How do I choose the reference window?
For a model in production, the reference is the training set itself — that is the distribution the model was calibrated against, and drift away from it is exactly what you want to measure. For pure product metrics with no model, pick a known-stable month and freeze it. The crucial property is that the reference is fixed; rolling references make drift look smaller than it is because the baseline drifts along with the current.
My PSI is above 0.5 — what does that mean?
Anything past 0.5 is dramatic and almost always indicates a broken pipeline rather than a real-world shift. Check upstream: did a column type change, did a join start dropping rows, did an event get renamed, did a vendor switch their schema. Genuine market drift of that magnitude takes months to build up; pipeline drift of that magnitude takes one bad deploy.

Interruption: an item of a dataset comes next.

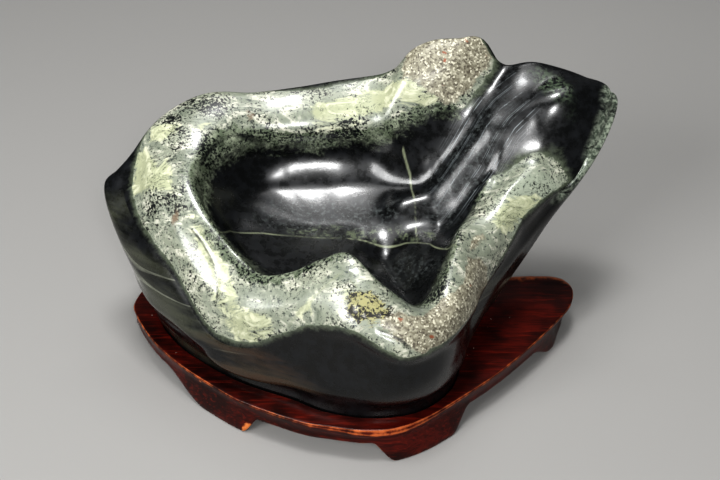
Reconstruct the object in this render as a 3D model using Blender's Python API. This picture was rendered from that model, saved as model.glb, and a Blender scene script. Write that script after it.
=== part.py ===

Can I use PSI on binary features?
Yes — PSI on a binary feature is mathematically equivalent to a chi-square test on two buckets, so you get the same drift signal. The interpretation is the same, the thresholds are the same, and the SQL is even simpler because you only have two buckets to compute. Run PSI on every binary feature in your model and put them on the same dashboard as continuous ones.
How often should I run the drift check?
Daily for high-volume features and any feature feeding a real-time model; weekly for slower-moving product metrics. The point is not the frequency, it is keeping the cadence steady so you can reason about whether a spike is a real change or a calendar artifact. Set the schedule once and only change it when the cadence demonstrably misses something important.